Different video output targets stress GPU memory and bandwidth differently:

  • 1080p video generation: Generally fits within 80GB VRAM, moderate bandwidth requirements
  • 4K video production: Requires 100GB+ VRAM for complex scenes, high bandwidth for frame processing
  • 8K commercial work: Pushes 180GB+ VRAM limits, maximum bandwidth for real-time preview
  • Multi-stream rendering: Parallel processing of multiple video tracks, benefits from pooled memory

GPU Tiers for Commercial Video Production

Four distinct GPU classes serve different scales of commercial video work, from agency creative development to feature film post-production.

GPU Class VRAM Capacity Memory Bandwidth Best-fit video workload GMI Cloud Price
NVIDIA H100 SXM5 80GB HBM3 3.35 TB/s Agency creative, 1080p-4K single-stream ⭐⭐⭐⭐⭐ $2.00/GPU-hour
NVIDIA H200 SXM5 141GB HBM3e 4.80 TB/s Commercial 4K-8K, large scene complexity ⭐⭐⭐⭐☆ $2.60/GPU-hour
NVIDIA B200 180GB HBM3e 8.0 TB/s VFX-grade rendering, multi-stream workflows ⭐⭐⭐⭐☆ $4.00/GPU-hour
NVIDIA GB200 NVL72 13.5TB pooled 130 TB/s NVLink Feature film post, distributed rendering ⭐⭐⭐☆☆ $8.00/GPU-hour

The table above shows memory capacity as the primary filter for video workloads. Memory bandwidth becomes critical when processing high-resolution footage or managing multiple concurrent streams.

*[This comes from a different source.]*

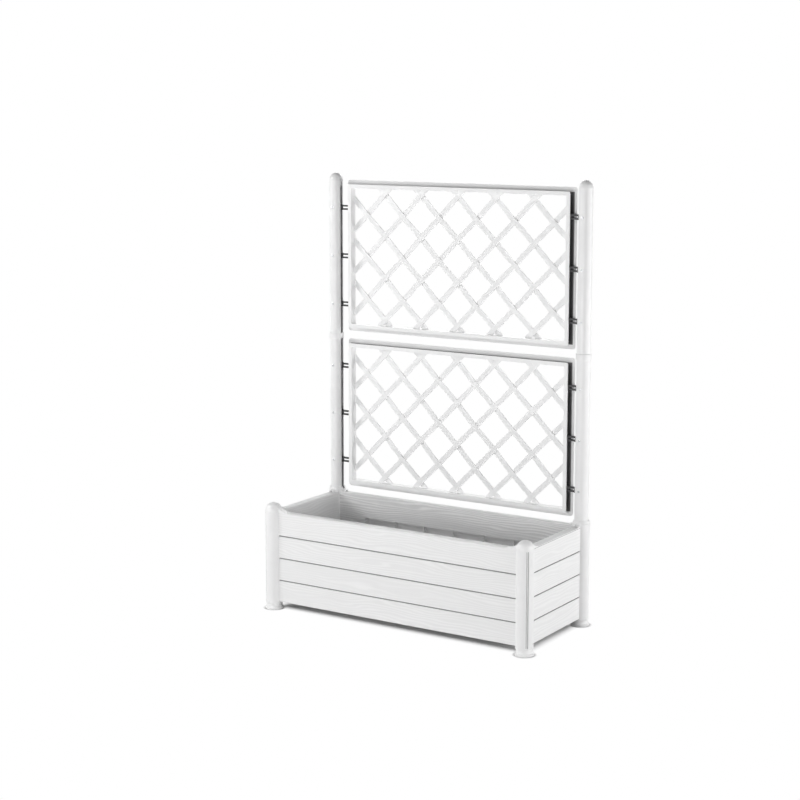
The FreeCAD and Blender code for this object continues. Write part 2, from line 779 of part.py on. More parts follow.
def build_planter():
    """All sub-parts, in their places."""
    nodes = []
    for corner, (position, turn) in CORNERS.items():
        crown = build_post_cap if corner.startswith("front") else build_collar
        crown_name = "cap" if corner.startswith("front") else "collar"
        for builder, name in ((build_foot, "foot"), (build_post, "post"), (crown, crown_name)):
            node = builder(f"{corner}_{name}")
            place(node, position, turn)
            nodes.append(node)

    wide, deep = "(overall_width - 2 * foot_radius)", "(overall_depth - 2 * foot_radius)"
    for label, span, ribs, position, turn in (
        ("front_panel", wide, 5, Vector(0, -POST_Y, 0), 0),
        ("right_panel", deep, 1, Vector(POST_X, 0, 0), 90),
        ("back_panel", wide, 5, Vector(0, POST_Y, 0), 180),
        ("left_panel", deep, 1, Vector(-POST_X, 0, 0), 270),
    ):
        node = build_panel(label, span, ribs)
        place(node, position, turn)
        nodes.append(node)
    nodes.append(build_floor("floor_panel"))

    column_foot = "panel_top + collar_seat_height"
    column_head = "overall_height - column_radius - top_cap_flange_height"
    for name, side in (("left", LEFT), ("right", RIGHT)):
        position, turn = Vector(side * POST_X, POST_Y, 0), 0 if side == LEFT else 180
        pieces = [
            build_column(f"{name}_lower_column", column_foot, "column_split",
                         "lower_trellis_level", side),
            build_column(f"{name}_upper_column", "column_split", column_head,
                         "upper_trellis_level", side),
            build_sleeve(f"{name}_column_sleeve"),
            build_top_cap(f"{name}_top_cap"),
        ]
        for node in pieces:
            place(node, position, turn)
        nodes += pieces
        nodes.append(build_clips(f"{name}_trellis_clips", side))
        nodes.append(build_screws(f"{name}_clip_screws", side))

    nodes.append(build_trellis("lower_trellis", "lower_trellis_level"))
    nodes.append(build_trellis("upper_trellis", "upper_trellis_level"))
    return nodes


def check_and_write(nodes):
    """Stop on any failed feature or bad shape, then write each node's file."""
    doc.recompute()
    for item in doc.Objects:
        if "Invalid" in item.State or "Error" in item.State:
            raise RuntimeError(f"{item.Name} failed: {item.State}")
        if item.TypeId == "PartDesign::Pocket":
            if item.Shape.Volume > item.BaseFeature.Shape.Volume - 1:
                raise RuntimeError(f"{item.Name} cuts nothing")
    for node in nodes:
        if node.Shape.isNull() or not node.Shape.isValid():
            raise RuntimeError(f"{node.Label} has a bad shape")
    os.makedirs("parts", exist_ok=True)
    for node in nodes:
        node.Shape.exportStep(f"parts/{node.Label}.step")
        solids = len(node.Shape.Solids)
        print(f"{node.Label}: {solids} solids, {node.Shape.Volume / 1000:.1f} cm3")


check_and_write(build_planter())
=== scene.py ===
"""Finishes, caps, collars, screws, lamps and camera of the planter with trellis.

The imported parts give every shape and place, in metres: +Z up, +X to the right, +Y to the back.
This script dresses each part in its own finish, models the posts' caps and collars and the clip
screws in full, and sets the studio that the planter stands in.
"""

import logging
import math
from dataclasses import dataclass
from enum import Enum
from typing import Callable, ClassVar, Sequence, Union

import bpy
from mathutils import Matrix, Vector


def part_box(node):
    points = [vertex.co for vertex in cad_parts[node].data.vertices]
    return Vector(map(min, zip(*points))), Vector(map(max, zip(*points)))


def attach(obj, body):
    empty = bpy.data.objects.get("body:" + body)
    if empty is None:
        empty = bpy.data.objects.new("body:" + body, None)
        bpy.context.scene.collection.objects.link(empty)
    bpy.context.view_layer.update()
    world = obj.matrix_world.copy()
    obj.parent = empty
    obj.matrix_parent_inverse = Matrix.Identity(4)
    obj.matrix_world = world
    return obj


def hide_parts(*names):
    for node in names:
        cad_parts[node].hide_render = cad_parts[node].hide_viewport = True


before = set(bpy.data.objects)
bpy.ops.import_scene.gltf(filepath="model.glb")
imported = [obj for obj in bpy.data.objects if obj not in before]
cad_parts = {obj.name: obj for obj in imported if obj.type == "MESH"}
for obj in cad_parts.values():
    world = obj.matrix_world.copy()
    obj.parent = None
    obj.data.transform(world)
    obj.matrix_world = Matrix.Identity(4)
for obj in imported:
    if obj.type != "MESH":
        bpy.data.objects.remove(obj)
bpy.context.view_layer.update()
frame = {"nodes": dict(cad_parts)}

MM = 0.001
ROOT_BODY = "root"
CORNERS = ("front_left", "front_right", "back_left", "back_right")
SIDES = ("left", "right")

LOG = logging.getLogger("planter")


# ---------------------------------------------------------------- shader arithmetic


Number = Union[float, "Signal"]
Colour = tuple[float, float, float]


class Signal:
    """A value that runs through a material's nodes and takes part in plain arithmetic."""

    def __init__(self, paint: "Paint", socket: bpy.types.NodeSocket) -> None:
        """Keep the socket that gives the value.

        Args:
            paint: The material that the socket belongs to.
            socket: The output socket.
        """
        self.paint = paint
        self.socket = socket

    def _math(self, operation: str, *values: Number) -> "Signal":
        """Add one Math node.

        Args:
            operation: The node's operation.
            values: Its inputs, in order.

        Returns:
            The node's result.
        """
        node = self.paint.node("ShaderNodeMath", {"operation": operation}, dict(enumerate(values)))
        return Signal(self.paint, node.outputs[0])

    def __add__(self, other: Number) -> "Signal":
        """Sum."""
        return self._math("ADD", self, other)

    __radd__ = __add__

    def __sub__(self, other: Number) -> "Signal":
        """Difference."""
        return self._math("SUBTRACT", self, other)

    def __rsub__(self, other: Number) -> "Signal":
        """Difference from a plain number."""
        return self._math("SUBTRACT", other, self)

    def __mul__(self, other: Number) -> "Signal":
        """Product."""
        return self._math("MULTIPLY", self, other)

    __rmul__ = __mul__

    def __truediv__(self, other: Number) -> "Signal":
        """Quotient."""
        return self._math("DIVIDE", self, other)

    def __gt__(self, other: Number) -> "Signal":
        """One where the value is above the other, else nought."""
        return self._math("GREATER_THAN", self, other)

    def __abs__(self) -> "Signal":
        """Size without sign."""
        return self._math("ABSOLUTE", self)

    def at_least(self, other: Number) -> "Signal":
        """The greater of two values."""
        return self._math("MAXIMUM", self, other)

    def wave(self) -> "Signal":
        """Sine of the value in turns, from -1 to 1."""
        return self._math("SINE", self * (2 * math.pi))

    def power(self, exponent: float) -> "Signal":
        """Value raised to an exponent."""
        return self._math("POWER", self, exponent)

    def ease(self, low: float, high: float) -> "Signal":
        """Smooth step from nought at low to one at high.

        Args:
            low: Value that gives nought.
            high: Value that gives one.

        Returns:
            The eased value.
        """
        node = self.paint.node(
            "ShaderNodeMapRange",
            {"interpolation_type": "SMOOTHSTEP", "clamp": True},
            {"Value": self, "From Min": low, "From Max": high},
        )
        return Signal(self.paint, node.outputs["Result"])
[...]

Worked Example: 4K Commercial Production Cost Analysis

A typical commercial video project requiring 4K output with moderate scene complexity illustrates how GPU choice affects total cost:

  • H100: $2.00/hr × 80GB capacity = sufficient for most 4K scenes, 3.35 TB/s adequate for standard rendering
  • H200: $2.60/hr × 141GB capacity = headroom for complex scenes, 4.80 TB/s enables faster iteration cycles
  • Cost difference: H200 premium of $0.60/hr buys 76% more VRAM and 43% more bandwidth

For a 24-hour render job, H200 costs $15 more than H100 but may complete the same work 20-30% faster due to higher bandwidth, potentially saving 5-7 hours of calendar time. The effective cost difference shrinks when production deadlines matter.

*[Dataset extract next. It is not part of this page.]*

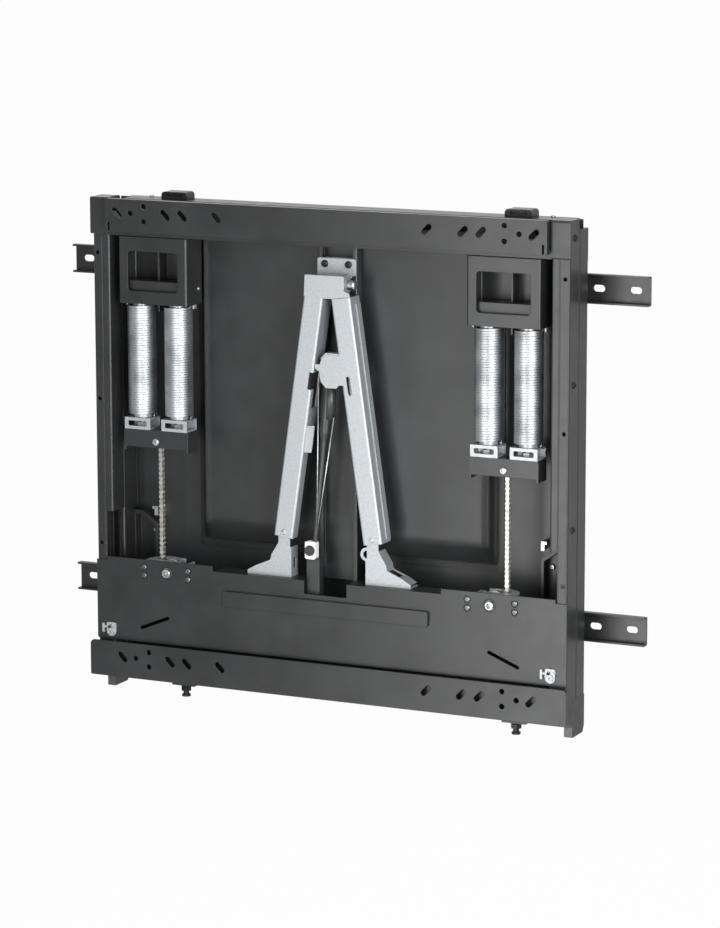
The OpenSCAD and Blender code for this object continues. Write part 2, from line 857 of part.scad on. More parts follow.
module guide_roller(side, z) {
    disc = upright_w / 2 - sheet - roller_plate / 2 - 2;
    color(nylon) translate([side * upright_x, roller_y, z]) rotate([0, 90, 0]) {
        cylinder(r = axle_r, h = roller_plate + 4, center = true);
        for (m = [0, 1]) mirror([0, 0, m]) translate([0, 0, roller_plate / 2 + 0.4])
            rotate_extrude() polygon([[0, 0], [6, 0], [6, 0.8], [roller_r - 1, 0.8],
                [roller_r, 1.8], [roller_r, disc - 1], [roller_r - 1, disc],
                [roller_r - 3, disc], [roller_r - 4, disc - 1.2], [5, disc - 1.2],
                [5, disc], [0, disc]]);
    }
}

module left_upper_roller() {
    guide_roller(-1, roller_zs[0]);
}

module left_lower_roller() {
    guide_roller(-1, roller_zs[1]);
}

module right_upper_roller() {
    guide_roller(1, roller_zs[0]);
}

module right_lower_roller() {
    guide_roller(1, roller_zs[1]);
}

// Yokes: each hangs below a pair of springs and pulls on one chain

module right_yoke() {
    low = yoke_top - yoke_h;
    skirt = 4.5;
    color(black) difference() {
        union() {
            along_y(yoke_front, yoke_front + yoke_d) translate([pair_x - yoke_w / 2, low])
                round_rect([yoke_w, yoke_h], 3);
            for (x = [pair_x - yoke_w / 2, pair_x + yoke_w / 2 - 3])
                block([x, yoke_front, low - skirt], [x + 3, yoke_front + yoke_d, low + 4]);
        }
        block([pair_x - 4.5, chain_y - 5, low - 1],
            [pair_x + 4.5, chain_y + 5, yoke_bolt_z + 5]);
        translate([pair_x, 0, yoke_bolt_z]) rod_y(3.1, yoke_front - 1, chain_y);
    }
}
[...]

Dedicated vs Serverless for Video Rendering

Video production workloads fall into two patterns that favor different pricing models:

Dedicated GPU clusters work best for sustained rendering jobs where you can keep GPUs busy for hours at a time. Examples include final output rendering, batch processing of approved scenes, and VFX work with predictable computational requirements.

Serverless inference suits creative iteration where teams generate concepts, review options, and iterate rapidly. The ability to scale to zero between creative sessions prevents paying for idle GPUs during review periods.

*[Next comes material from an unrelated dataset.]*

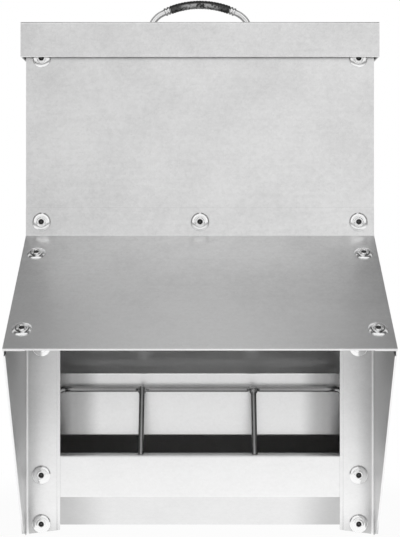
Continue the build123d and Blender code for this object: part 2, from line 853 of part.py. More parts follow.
rivet_row("hinge_lid_rivets", lid_leaf_seats, mini_rivet(leaf_grip, flush_rivet_tail))
rivet_row("saddle_rivets", saddle_seats, mini_rivet(saddle_thickness + sheet, mini_rivet_tail))
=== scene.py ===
# %% [markdown]
# # A galvanised chicken feeder
# The real feeder is folded from thin galvanised sheet and held together by wide-headed blind rivets.
# Its solids come from the CAD model as a fixed frame. Here they get their finishes, the small forms
# that repeat (rivet holes, grip ribs, weld beads), a floor, light and a camera.
# A finish could be painted by hand on unwrapped sheets. It is written as shader maths instead, so that
# it has no seams and stays at the right size wherever a sheet is folded.

# %% Load the frame
import json
from math import asin, cos, pi, sin

import bpy
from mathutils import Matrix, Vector

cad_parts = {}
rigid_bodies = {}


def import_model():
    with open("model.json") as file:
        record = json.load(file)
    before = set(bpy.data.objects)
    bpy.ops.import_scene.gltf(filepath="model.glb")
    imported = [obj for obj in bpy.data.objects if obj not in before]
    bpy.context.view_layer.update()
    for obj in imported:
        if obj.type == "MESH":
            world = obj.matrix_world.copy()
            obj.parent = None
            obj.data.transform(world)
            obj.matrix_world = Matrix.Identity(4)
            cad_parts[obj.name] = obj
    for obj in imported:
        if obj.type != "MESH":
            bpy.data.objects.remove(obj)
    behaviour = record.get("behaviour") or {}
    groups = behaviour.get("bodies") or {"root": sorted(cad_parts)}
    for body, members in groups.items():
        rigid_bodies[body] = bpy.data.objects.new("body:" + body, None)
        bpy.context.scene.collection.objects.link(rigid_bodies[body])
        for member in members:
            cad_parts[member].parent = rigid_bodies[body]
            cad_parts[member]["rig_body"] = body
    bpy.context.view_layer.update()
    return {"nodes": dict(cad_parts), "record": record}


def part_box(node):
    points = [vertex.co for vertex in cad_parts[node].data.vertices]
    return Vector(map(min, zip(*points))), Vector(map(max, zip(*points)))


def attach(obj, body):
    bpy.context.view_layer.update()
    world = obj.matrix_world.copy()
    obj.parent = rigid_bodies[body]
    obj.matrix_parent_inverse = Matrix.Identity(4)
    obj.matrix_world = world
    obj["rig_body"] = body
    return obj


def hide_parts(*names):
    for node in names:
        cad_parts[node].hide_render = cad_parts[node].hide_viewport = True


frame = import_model()
MM = 0.001

# %% [markdown]
# ## Camera
# The photograph is taken square on to the front, with the lens a little above the middle of the
# feeder. A camera that is tilted would make the sides converge. So it stays level, and the picture is
# moved down by a small lens shift, as an architect's camera does it.

# %% Camera
photo_height = 537
horizon_row = 238.0
camera_height = 0.255
camera_distance = 1.025
sensor_mm, lens_mm = 36.0, 79.7
panel_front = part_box("front_panel")[0].y

camera_data = bpy.data.cameras.new("camera")
camera_data.sensor_fit = "VERTICAL"
camera_data.sensor_height = sensor_mm
camera_data.lens = lens_mm
camera_data.shift_y = -(photo_height / 2 - horizon_row) / photo_height
camera = bpy.data.objects.new("camera", camera_data)
camera.location = (0, panel_front - camera_distance, camera_height)
camera.rotation_euler = (pi / 2, 0, 0)
bpy.context.scene.collection.objects.link(camera)
bpy.context.scene.camera = camera
print("camera", tuple(camera.location), "shift", round(camera_data.shift_y, 4))

# %% [markdown]
# ## Shader maths
# Shaders are graphs of nodes, and long graphs are slow to read as lists of links. A small class can
# wrap a socket, so that `1 - mask * 0.5` adds the Math nodes by itself. Numbers alone are still worked
# out in Python. Colours and vectors go through Vector Math, because a Math node turns a colour grey.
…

Serverless Considerations for Video Generation

Serverless video generation requires managing cold start latency and per-request pricing:

  • Cold starts for video models: 30-60 seconds typical, can delay creative feedback loops
  • Per-request pricing scales with generation complexity and output length
  • Best for: concept development, style exploration, A/B testing of creative directions
  • Not ideal for: final production rendering where consistency and timeline matter

Commercial Video AI Models and Pricing

Production teams evaluate video generation models based on output quality, generation time, and cost per finished second:

Model Price per Second Generation Time Best Use Case
veo-3.1-fast-generate-001 $0.10/sec (720p) 30-45s Rapid prototyping, concept development
wan2.7-t2v Batch pricing 60-120s Quality-focused final outputs
wan2.7-i2v $0.625/gen (720p) Variable Image-to-video for storyboard development

These models complement rather than replace traditional rendering pipelines. Teams typically use AI generation for concept development and specific creative effects, while relying on conventional rendering for final delivery.

Platform Recommendations by Production Scale

Different production scales benefit from different GPU cloud approaches:

Best for small agencies and creative studios: H100 instances at $2.00/hr provide sufficient capacity for most commercial work without overbuying memory. Serverless inference works well for creative development phases.

Best for mid-size production houses: H200 instances at $2.60/hr offer headroom for complex scenes and multi-stream workflows. The extra VRAM handles larger projects without architectural changes.

Best for VFX and post-production facilities: B200 instances at $4.00/hr deliver maximum bandwidth for deadline-driven work. Dedicated clusters ensure consistent resource availability during crunch periods.

Not ideal for small creative teams: GB200 NVL72 pooled infrastructure represents overengineering for most commercial video work. The pooled architecture serves feature film scale better than agency projects.

Where Video Production Meets Cloud Infrastructure

GMI Cloud is an AI-native inference cloud platform built for production AI workloads, offering serverless inference for creative iteration and dedicated GPU clusters for sustained rendering work. The platform runs on bare metal NVIDIA hardware, delivering 100% of advertised memory bandwidth that video processing depends on.

GMI Cloud is best suited for video production teams that need flexibility to scale between creative development and final rendering without changing platforms. Teams can prototype with serverless video generation, then move to dedicated H100 or H200 clusters for final output rendering.

Current pricing and the complete video model library are available at gmicloud.ai/en/pricing and console.gmicloud.ai. The platform maintains 99.99% availability with global GPU regions supporting both creative and production workflows.

Choose the GPU for the Phase, Not the Project

Video production success depends on matching infrastructure to workflow phases rather than buying the most powerful option available. Creative development benefits from serverless flexibility and rapid iteration. Final rendering requires sustained allocation and predictable resource availability. The most cost-effective approach uses different GPU classes for different phases of the same project, scaling infrastructure to match the creative and technical requirements of each production stage.